ASTools TeamMarch 15, 202617 min read

Product research is the single biggest factor that determines whether a dropshipping store survives or fails. Industry data consistently shows that the majority of stores that shut down within their first four months trace the root cause to one decision: choosing the wrong product. Not bad ads, not ugly stores, not insufficient budgets -- the wrong product.

The good news is that product research is a learnable, repeatable process. It is not about gut instinct or lucky finds. It is about systematically gathering data, applying specific criteria, and making decisions based on evidence rather than assumptions.
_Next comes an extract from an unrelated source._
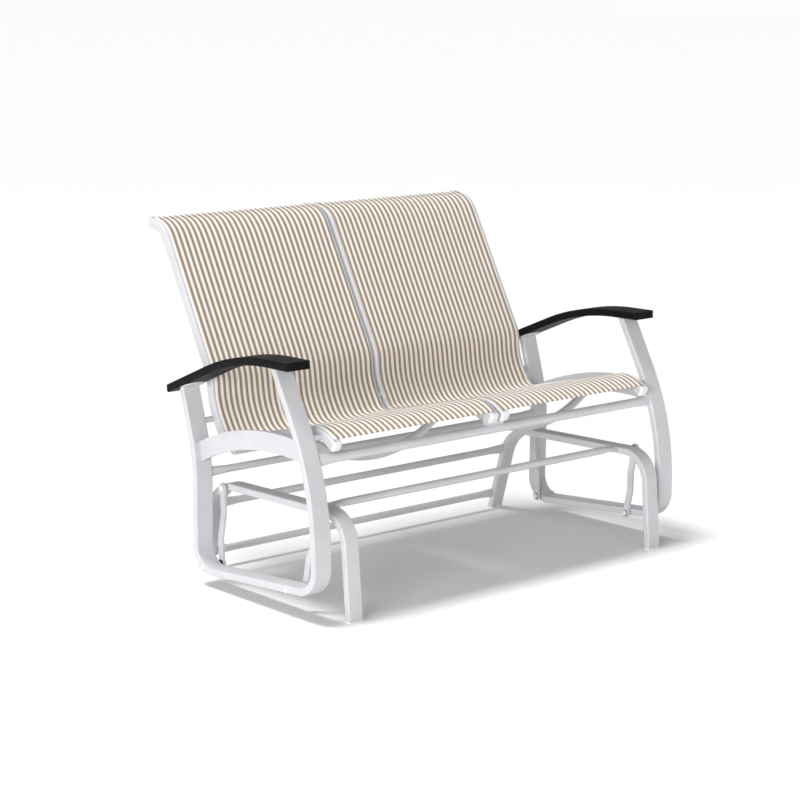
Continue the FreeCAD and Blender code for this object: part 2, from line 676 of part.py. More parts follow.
def rear_seat_bar():
    """Straight tube under the bends of all four rails, with rounded closed ends."""
    radius = SPREADER_DIAMETER / 2.0
    bar = rod(-REAR_SEAT_BAR_HALF, REAR_SEAT_BAR_HALF, REAR_SEAT_BAR_AT, radius)
    rims = [edge for edge in bar.Edges
            if edge.Closed and abs(abs(edge.CenterOfMass.x) - REAR_SEAT_BAR_HALF) < 0.01]
    bar = bar.makeFillet(radius * 0.6, rims)
    reach = REAR_SEAT_BAR_HALF - radius
    return bar.cut(rod(-reach, reach, REAR_SEAT_BAR_AT, radius - BAR_WALL))


def ring(x_range, centre, radius, height):
    """An upright ring whose section is a rectangle."""
    outer = rod(x_range[0], x_range[1], centre, radius + height / 2.0)
    return outer.cut(rod(x_range[0], x_range[1], centre, radius - height / 2.0))


def side_brace():
    """Arched rectangular tube between the two uprights of an arm frame."""
    outer_x = BRACE_X + BRACE_THICKNESS
    outside = ring((BRACE_X, outer_x), BRACE_CENTRE, BRACE_RADIUS, BRACE_HEIGHT)
    inside = ring((BRACE_X + BRACE_WALL, outer_x - BRACE_WALL), BRACE_CENTRE,
                  BRACE_RADIUS, BRACE_HEIGHT - 2.0 * BRACE_WALL)
    span = block((0.0, BLOCK), (-400.0, 130.0), (200.0, BLOCK))
    pieces = outside.cut(inside).common(span).cut(arm_frame_outline()).Solids
    return max(pieces, key=lambda solid: solid.Volume)


def rail_spacer(place):
    """Round spacer between the outer sling rail and an upright."""
    rail_x = OUTER_RAIL_X + RAIL_SIZE
    spacer = rod(rail_x, ARM_TUBE_INNER_X, place, RAIL_SPACER_RADIUS)
    return spacer.cut(rod(rail_x, ARM_TUBE_INNER_X, place, RAIL_BOLT_RADIUS + RAIL_BOLT_FIT))


def centre_spacer():
    """Round spacer between the two centre rails."""
    spacer = rod(-CENTRE_RAIL_X, CENTRE_RAIL_X, CENTRE_SPACER_AT, RAIL_SPACER_RADIUS)
    return spacer.cut(rod(-CENTRE_RAIL_X, CENTRE_RAIL_X, CENTRE_SPACER_AT,
                          RAIL_BOLT_RADIUS + RAIL_BOLT_FIT))


def rail_bolt(place):
    """Bolt from inside the outer rail, through the spacer, into the upright."""
    head = domed(OUTER_RAIL_X, OUTER_RAIL_X - RAIL_BOLT_HEAD_HEIGHT, place,
                 RAIL_BOLT_HEAD_RADIUS)
    end = ARM_TUBE_INNER_X + TUBE_WALL + RAIL_NUT_LENGTH
    return head.fuse(rod(OUTER_RAIL_X, end, place, RAIL_BOLT_RADIUS))


def centre_bolt():
    """Bolt through both centre rails and the spacer between them."""
    face_x = CENTRE_RAIL_X + RAIL_SIZE
    heads = [
        domed(face_x, face_x + RAIL_BOLT_HEAD_HEIGHT, CENTRE_SPACER_AT, RAIL_BOLT_HEAD_RADIUS),
        domed(-face_x, -face_x - RAIL_BOLT_HEAD_HEIGHT, CENTRE_SPACER_AT, RAIL_BOLT_HEAD_RADIUS),
    ]
    return joined([rod(-face_x, face_x, CENTRE_SPACER_AT, RAIL_BOLT_RADIUS)] + heads)


def rail_nut(place):
    """Threaded sleeve inside the upright for a rail bolt."""
    start = ARM_TUBE_INNER_X + TUBE_WALL
    sleeve = rod(start, start + RAIL_NUT_LENGTH, place, RAIL_NUT_RADIUS)
    return sleeve.cut(rod(start, start + RAIL_NUT_LENGTH, place, RAIL_BOLT_RADIUS))


def centre_saddle():
    """Block between the front rail and the two centre sling rails above it."""
    y, z = FRONT_RAIL_AT
    body = block((-SADDLE_HALF_WIDTH, SADDLE_HALF_WIDTH),
                 (y - SADDLE_HALF_DEPTH, y + SADDLE_HALF_DEPTH), (z, z + SADDLE_TRIM_HEIGHT))
    wide_x = (-SADDLE_HALF_WIDTH - DRILL, SADDLE_HALF_WIDTH + DRILL)
    body = body.cut(rod(*wide_x, FRONT_RAIL_AT, FRONT_RAIL_DIAMETER / 2.0))
    below = plate(*wide_x, RAIL_SIZE, RAIL_SIZE + SADDLE_TRIM_HEIGHT, 1.0)
    below_rails = swept(below, RAIL_ROUTE[3:])
    pieces = body.common(below_rails).Solids
    return max(pieces, key=lambda solid: solid.Volume)


def armrest():
    """Moulded arm with rounded edges, level in front and sloping down behind."""
    face = plate(ARMREST_INNER_X, ARMREST_OUTER_X, -ARMREST_THICKNESS, 0.0, ARMREST_CORNER)
    slab = swept(face, ARMREST_ROUTE)
    plan = plate(ARMREST_INNER_X, ARMREST_OUTER_X, ARMREST_ROUTE[0][0], ARMREST_ROUTE[-1][0],
                 ARMREST_PLAN_CORNER)
    plan = plan.extrude(FreeCAD.Vector(0.0, 0.0, BLOCK))
    return slab.common(plan)


def rear_arm_place():
    """The place and slope of the armrest's underside over the rear upright."""
    way = heading(ARMREST_ROUTE[1], ARMREST_ROUTE[2])
    start = step(ARMREST_ROUTE[1], way, 0.0)
    along = (ARM_PLATE_AT_Y - start[0]) / math.cos(way)
    on_top = step(start, way, along)
    return step(on_top, way - math.pi / 2.0, ARMREST_THICKNESS), way


def arm_plate():
    """Oval plate welded on the rear upright, under the armrest."""
    place, way = rear_arm_place()
    middle_x = (ARM_TUBE_INNER_X + ARM_TUBE_OUTER_X) / 2.0
    oval = Part.Ellipse(FreeCAD.Vector(middle_x, 0.0, 0.0), ARM_PLATE_HALF_WIDTH,
                        ARM_PLATE_HALF_LENGTH)
    face = Part.Face(Part.Wire([oval.toShape()]))
    plate_solid = face.extrude(FreeCAD.Vector(0.0, 0.0, -ARM_PLATE_THICKNESS))
    plate_solid.rotate(FreeCAD.Vector(), FreeCAD.Vector(1.0, 0.0, 0.0), math.degrees(way))
    plate_solid.translate(point(0.0, place))
    return plate_solid.cut(arm_screw())


def arm_screw():
    """Screw through the oval plate into the armrest, ahead of the upright."""
    place, way = rear_arm_place()
    middle_x = (ARM_TUBE_INNER_X + ARM_TUBE_OUTER_X) / 2.0
    at = step(step(place, way, -ARM_SCREW_AHEAD), way - math.pi / 2.0, ARM_PLATE_THICKNESS)
    up = FreeCAD.Vector(0.0, -math.sin(way), math.cos(way))
    base = point(middle_x, at)
    head = Part.makeCylinder(ARM_SCREW_HEAD_RADIUS, ARM_SCREW_HEAD_HEIGHT,
                             base - up * ARM_SCREW_HEAD_HEIGHT, up)
    shank = Part.makeCylinder(ARM_SCREW_RADIUS, ARM_SCREW_REACH, base, up)
    return head.fuse(shank)


def save_base():
    """The fixed base and what is fastened to it."""
    save_pair("base_frame", base_frame())
    save("foot_plugs", both_sides(foot_plugs()))
    save("base_front_bar", [base_front_bar()])
    save("base_rear_upper_bar", [flared_bar(BASE_TUBE_INNER_X, BASE_UPPER_BAR_AT, BAR_DIAMETER)])
    save("base_rear_lower_bar", [flared_bar(BASE_TUBE_INNER_X, BASE_LOWER_BAR_AT, BAR_DIAMETER)])
    save("front_bar_screws", both_sides([tab_screw()]))
    tops = (REAR_TOP_PIVOT, FRONT_TOP_PIVOT)
    save("pivot_inserts", both_sides([pivot_insert(place) for place in tops]))
    save("upper_pivot_bolts", both_sides([upper_pivot_bolt(place) for place in tops]))


def save_links():
    """The four links and the sleeves in their eyes."""
    fitted = PIVOT_BOLT_RADIUS + PIVOT_FIT
    loose = PIVOT_BOLT_RADIUS + LOOSE_PIVOT_PLAY
    save_pair("rear_link", link(REAR_TOP_PIVOT, REAR_LOW_PIVOT))
    save_pair("front_link", link(FRONT_TOP_PIVOT, FRONT_LOW_PIVOT))
    save("rear_link_bushings", both_sides([
        bushing(REAR_TOP_PIVOT, LINK_TOP_INNER_X, False, fitted),
        bushing(REAR_LOW_PIVOT, LINK_LOW_INNER_X, True, fitted),
    ]))
    save("front_link_bushings", both_sides([
        bushing(FRONT_TOP_PIVOT, LINK_TOP_INNER_X, False, fitted),
        bushing(FRONT_LOW_PIVOT, LINK_LOW_INNER_X, True, loose),
    ]))


def save_seat_frame():
    """Arm frames, braces, bars and the bolts of the lower pivots."""
    save_pair("arm_frame", arm_frame())
    save_pair("side_brace", side_brace())
    save_pair("armrest", armrest().cut(arm_screw()))
    save_pair("armrest_plate", arm_plate())
    save("armrest_screws", both_sides([arm_screw()]))
    save("seat_front_rail", [flared_bar(ARM_TUBE_INNER_X, FRONT_RAIL_AT, FRONT_RAIL_DIAMETER)])
    save("seat_rear_rail", [flared_bar(ARM_TUBE_INNER_X, REAR_RAIL_AT, BAR_DIAMETER)])
    lows = (REAR_LOW_PIVOT, FRONT_LOW_PIVOT)
    save("lower_pivot_bolts", both_sides([lower_pivot_bolt(place) for place in lows]))
    save("lower_pivot_nuts", both_sides([lower_pivot_nut(place) for place in lows]))


def save_slings():
    """Sling rails, their caps, spreaders and fasteners, and the two slings."""
    outer_slot = OUTER_RAIL_X + RAIL_SIZE - SLOT_FROM_EDGE
    spacers = (REAR_SPACER_AT, FRONT_SPACER_AT)
    save_pair("outer_rail", sling_rail(OUTER_RAIL_X, outer_slot, spacers))
    save_pair("centre_rail", sling_rail(
        CENTRE_RAIL_X, CENTRE_RAIL_X + SLOT_FROM_EDGE, (CENTRE_SPACER_AT,)))
    save("rail_end_caps", both_sides(rail_caps(OUTER_RAIL_X) + rail_caps(CENTRE_RAIL_X)))
    save_pair("sling", sling())
    save_pair("front_spreader", front_spreader())
    save_pair("back_spreader", back_spreader())
    save("rear_seat_bar", [rear_seat_bar()])
    save("rail_spacers", both_sides([rail_spacer(place) for place in spacers]))
    save("rail_bolts", both_sides([rail_bolt(place) for place in spacers]))
    save("rail_nuts", both_sides([rail_nut(place) for place in spacers]))
    save("centre_spacer", [centre_spacer()])
    save("centre_bolt", [centre_bolt()])
    save("centre_saddle", [centre_saddle()])


save_base()
save_links()
save_seat_frame()
save_slings()
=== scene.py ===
import math

import bmesh
import bpy
from mathutils import Matrix, Vector


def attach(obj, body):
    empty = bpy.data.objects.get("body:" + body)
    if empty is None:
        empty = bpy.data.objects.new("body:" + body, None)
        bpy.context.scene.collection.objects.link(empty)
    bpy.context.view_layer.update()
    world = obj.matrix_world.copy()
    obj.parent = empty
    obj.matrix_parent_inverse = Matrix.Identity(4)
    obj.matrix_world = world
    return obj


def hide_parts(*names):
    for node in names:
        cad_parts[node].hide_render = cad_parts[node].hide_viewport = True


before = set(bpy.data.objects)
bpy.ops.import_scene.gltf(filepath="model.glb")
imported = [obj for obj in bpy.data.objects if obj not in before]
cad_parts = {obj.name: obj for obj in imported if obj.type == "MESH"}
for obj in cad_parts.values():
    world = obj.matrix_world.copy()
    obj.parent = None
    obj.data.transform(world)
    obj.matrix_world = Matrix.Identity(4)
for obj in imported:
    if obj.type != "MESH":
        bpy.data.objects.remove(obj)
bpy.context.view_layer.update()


# Base: two inverted U tubes of white powder-coated aluminium on plastic foot plugs, held
# apart by three round cross tubes with flattened ends. Two are welded on, and the front one
# has a small tab at each end with a steel screw.

class Level:
    """A number that varies over a surface. Python operators on it add Math nodes."""

    def __init__(self, finish, socket):
        self.finish = finish
        self.socket = socket

    def joined(self, operation, first, second):
        return self.finish.node("ShaderNodeMath", {"operation": operation}, {0: first, 1: second})

    def __add__(self, other):
        return self.joined("ADD", self, other)

    def __radd__(self, other):
        return self.joined("ADD", other, self)

    def __sub__(self, other):
        return self.joined("SUBTRACT", self, other)

    def __rsub__(self, other):
        return self.joined("SUBTRACT", other, self)

    def __mul__(self, other):
        return self.joined("MULTIPLY", self, other)

    def __rmul__(self, other):
        return self.joined("MULTIPLY", other, self)

    def __gt__(self, other):
        return self.joined("GREATER_THAN", self, other)

    def __lt__(self, other):
        return self.joined("LESS_THAN", self, other)

    def __mod__(self, other):
        return self.joined("FLOORED_MODULO", self, other)

    def __abs__(self):
        return self.finish.node("ShaderNodeMath", {"operation": "ABSOLUTE"}, {0: self})

    def sine(self):
        return self.finish.node("ShaderNodeMath", {"operation": "SINE"}, {0: self})

    def stepped(self, low, high):
        """0 below low, 1 above high, and a smooth rise between them."""
        settings = {"interpolation_type": "SMOOTHSTEP", "clamp": True}
        return self.finish.node("ShaderNodeMapRange", settings, {0: self, 1: low, 2: high})


class Finish:
    """One material, made node by node."""

    # The Mix node has sockets of the same names for each type: these are the colours' places.
    FIRST_COLOUR = 6
    SECOND_COLOUR = 7
    MIXED_COLOUR = 2

    def __init__(self, name):
        self.material = bpy.data.materials.new(name)
        self.material.use_nodes = True
        self.tree = self.material.node_tree
        self.tree.nodes.clear()

    def node(self, kind, settings, sockets, output=0):
        """Adds a node: its settings first, then a value or a link for each of its sockets."""
        made = self.tree.nodes.new(kind)
        for name, value in settings.items():
            setattr(made, name, value)
        for name, value in sockets.items():
            if isinstance(value, Level):
                self.tree.links.new(value.socket, made.inputs[name])
            else:
                made.inputs[name].default_value = value
        return Level(self, made.outputs[output]) if made.outputs else made

    def place(self):
        """Where a point lies on the piece, in metres of the rest pose."""
        return self.node("ShaderNodeTexCoord", {}, {}, "Object")

    def grain(self, size, detail):
        """Soft random variation whose blotches are about size metres across."""
        sockets = {"Vector": self.place(), "Scale": 1.0 / size, "Detail": detail}
        return self.node("ShaderNodeTexNoise", {}, sockets)

    def mixed(self, share, first, second):
        """One colour turning into another."""
        sockets = {"Factor": share, self.FIRST_COLOUR: first, self.SECOND_COLOUR: second}
        return self.node("ShaderNodeMix", {"data_type": "RGBA"}, sockets, self.MIXED_COLOUR)

    def relief(self, height, depth, under=None):
        """A bump whose full height is depth metres."""
        sockets = {"Height": height, "Distance": depth, "Strength": 1.0}
        if under:
            sockets["Normal"] = under
        return self.node("ShaderNodeBump", {}, sockets)

    def surface(self, sockets):
        """Ends the material with its shader."""
        shader = self.node("ShaderNodeBsdfPrincipled", {}, sockets)
        self.node("ShaderNodeOutputMaterial", {}, {"Surface": shader})
        return self.material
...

This guide walks through that entire process from start to finish, covering every stage from initial product discovery through validation and launch.

Whether you are brand new to dropshipping or looking to sharpen your existing research process, this guide connects the full workflow into a single, actionable framework.
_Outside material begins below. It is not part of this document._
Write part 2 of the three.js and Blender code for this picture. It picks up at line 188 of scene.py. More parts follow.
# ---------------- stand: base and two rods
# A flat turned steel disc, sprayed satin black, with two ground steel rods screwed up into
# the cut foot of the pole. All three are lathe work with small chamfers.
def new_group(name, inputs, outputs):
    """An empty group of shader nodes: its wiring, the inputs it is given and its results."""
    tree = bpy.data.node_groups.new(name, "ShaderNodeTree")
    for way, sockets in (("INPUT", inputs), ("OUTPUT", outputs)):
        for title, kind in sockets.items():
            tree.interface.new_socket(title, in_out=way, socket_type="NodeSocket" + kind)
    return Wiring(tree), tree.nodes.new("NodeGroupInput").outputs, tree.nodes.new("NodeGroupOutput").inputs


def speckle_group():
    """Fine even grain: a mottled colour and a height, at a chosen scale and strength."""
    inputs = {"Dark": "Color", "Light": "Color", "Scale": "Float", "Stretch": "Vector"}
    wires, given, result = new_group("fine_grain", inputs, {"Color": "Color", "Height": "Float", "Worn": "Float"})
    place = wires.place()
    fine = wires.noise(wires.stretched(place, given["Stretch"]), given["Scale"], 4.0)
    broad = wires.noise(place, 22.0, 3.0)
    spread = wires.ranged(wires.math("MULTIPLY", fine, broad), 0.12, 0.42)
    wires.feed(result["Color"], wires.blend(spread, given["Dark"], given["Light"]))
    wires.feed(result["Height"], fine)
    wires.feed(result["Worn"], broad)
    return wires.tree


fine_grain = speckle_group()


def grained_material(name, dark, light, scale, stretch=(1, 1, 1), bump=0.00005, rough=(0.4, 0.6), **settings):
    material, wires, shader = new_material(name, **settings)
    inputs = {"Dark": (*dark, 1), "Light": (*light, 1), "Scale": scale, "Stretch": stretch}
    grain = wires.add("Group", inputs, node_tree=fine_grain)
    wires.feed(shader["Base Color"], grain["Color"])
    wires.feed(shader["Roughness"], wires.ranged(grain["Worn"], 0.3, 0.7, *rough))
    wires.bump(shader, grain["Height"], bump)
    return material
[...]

Why Product Research Determines Your Success

The economics of dropshipping leave no room for product selection mistakes. Your margins are tighter than traditional retail because you do not control manufacturing, inventory, or shipping. Every dollar of profit has to survive a gauntlet of costs: supplier pricing, shipping fees, advertising spend, payment processing, and returns. Choose a product with thin margins, declining demand, or saturated competition, and those costs consume everything.

The most dangerous version of this problem is the one you do not see coming. A product that looks profitable on paper -- "$5 cost, $25 selling price, $20 profit" -- often turns into $2 of actual profit once you account for advertising, transaction fees, refunds, and platform costs. Or worse, a net loss. The sellers who succeed are the ones who stress-test every product candidate against real-world data before spending a single dollar.
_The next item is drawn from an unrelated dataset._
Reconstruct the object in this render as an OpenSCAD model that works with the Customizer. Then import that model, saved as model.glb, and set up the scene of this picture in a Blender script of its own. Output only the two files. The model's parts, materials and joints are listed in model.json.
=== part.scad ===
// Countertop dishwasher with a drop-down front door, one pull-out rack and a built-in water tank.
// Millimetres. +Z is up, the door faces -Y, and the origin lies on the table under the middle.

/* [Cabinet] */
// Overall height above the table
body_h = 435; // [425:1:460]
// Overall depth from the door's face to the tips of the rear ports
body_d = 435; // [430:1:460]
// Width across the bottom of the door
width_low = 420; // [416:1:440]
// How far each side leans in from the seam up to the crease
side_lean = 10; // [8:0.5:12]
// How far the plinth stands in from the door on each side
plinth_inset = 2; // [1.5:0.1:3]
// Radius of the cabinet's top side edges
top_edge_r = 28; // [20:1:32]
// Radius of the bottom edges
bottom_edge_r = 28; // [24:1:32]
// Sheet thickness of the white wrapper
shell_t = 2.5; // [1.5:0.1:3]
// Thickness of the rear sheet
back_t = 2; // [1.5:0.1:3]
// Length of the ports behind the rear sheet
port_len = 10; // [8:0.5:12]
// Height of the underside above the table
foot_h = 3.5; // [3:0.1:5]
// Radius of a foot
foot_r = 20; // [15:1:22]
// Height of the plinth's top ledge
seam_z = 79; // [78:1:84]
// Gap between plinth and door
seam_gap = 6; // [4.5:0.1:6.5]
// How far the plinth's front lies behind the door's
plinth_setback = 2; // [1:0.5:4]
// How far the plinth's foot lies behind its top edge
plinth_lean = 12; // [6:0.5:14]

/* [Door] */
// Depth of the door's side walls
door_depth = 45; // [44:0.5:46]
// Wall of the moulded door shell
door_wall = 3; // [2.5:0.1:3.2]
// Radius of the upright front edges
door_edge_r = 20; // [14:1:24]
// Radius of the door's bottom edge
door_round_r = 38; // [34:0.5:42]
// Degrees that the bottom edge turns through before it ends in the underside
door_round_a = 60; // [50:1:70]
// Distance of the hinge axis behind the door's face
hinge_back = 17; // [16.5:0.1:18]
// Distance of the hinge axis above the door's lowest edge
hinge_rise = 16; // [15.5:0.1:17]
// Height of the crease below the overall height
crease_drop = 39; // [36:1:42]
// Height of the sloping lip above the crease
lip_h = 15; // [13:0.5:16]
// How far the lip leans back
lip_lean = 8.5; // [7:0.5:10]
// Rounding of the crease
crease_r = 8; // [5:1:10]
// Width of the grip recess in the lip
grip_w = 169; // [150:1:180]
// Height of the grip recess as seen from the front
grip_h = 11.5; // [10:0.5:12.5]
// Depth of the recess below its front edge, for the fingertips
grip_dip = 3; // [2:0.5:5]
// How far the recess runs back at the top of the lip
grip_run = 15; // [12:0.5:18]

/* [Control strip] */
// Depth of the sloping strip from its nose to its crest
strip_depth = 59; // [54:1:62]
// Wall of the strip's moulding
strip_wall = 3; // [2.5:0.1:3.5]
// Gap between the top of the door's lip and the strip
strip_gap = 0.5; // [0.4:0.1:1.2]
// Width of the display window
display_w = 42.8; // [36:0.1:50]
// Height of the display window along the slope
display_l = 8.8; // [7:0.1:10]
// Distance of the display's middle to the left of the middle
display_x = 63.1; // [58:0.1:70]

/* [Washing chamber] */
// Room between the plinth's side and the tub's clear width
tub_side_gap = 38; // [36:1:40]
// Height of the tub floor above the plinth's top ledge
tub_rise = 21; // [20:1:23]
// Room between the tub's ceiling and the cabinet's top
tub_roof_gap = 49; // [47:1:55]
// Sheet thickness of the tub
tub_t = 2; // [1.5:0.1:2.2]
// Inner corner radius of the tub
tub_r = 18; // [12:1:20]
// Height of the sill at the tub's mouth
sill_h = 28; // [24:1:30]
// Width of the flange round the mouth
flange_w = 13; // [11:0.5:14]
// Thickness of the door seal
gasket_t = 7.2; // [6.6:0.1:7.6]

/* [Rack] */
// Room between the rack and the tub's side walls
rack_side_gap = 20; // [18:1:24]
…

The difference between struggling stores and profitable ones usually comes down to research discipline: having a structured process, applying it consistently, and rejecting products that do not meet specific, measurable criteria. We have documented the ten most common research mistakes in our guide on 10 product research mistakes that kill dropshipping stores -- avoiding even a few of them dramatically improves your odds.

Step 1: Find Product Opportunities

Finding product ideas is the easy part. Finding product ideas that can actually sustain a profitable business is the hard part. The key is to use multiple discovery channels and cross-reference the signals they produce. A product that shows up in only one channel might be noise. A product that appears across multiple channels is a genuine signal.

Browsing AliExpress Strategically

AliExpress is the primary supply platform for most dropshippers, but browsing it effectively requires more strategy than most sellers apply. The goal is not to scroll aimlessly through millions of listings -- it is to use specific search techniques, filters, and metric analysis to identify products with genuine potential.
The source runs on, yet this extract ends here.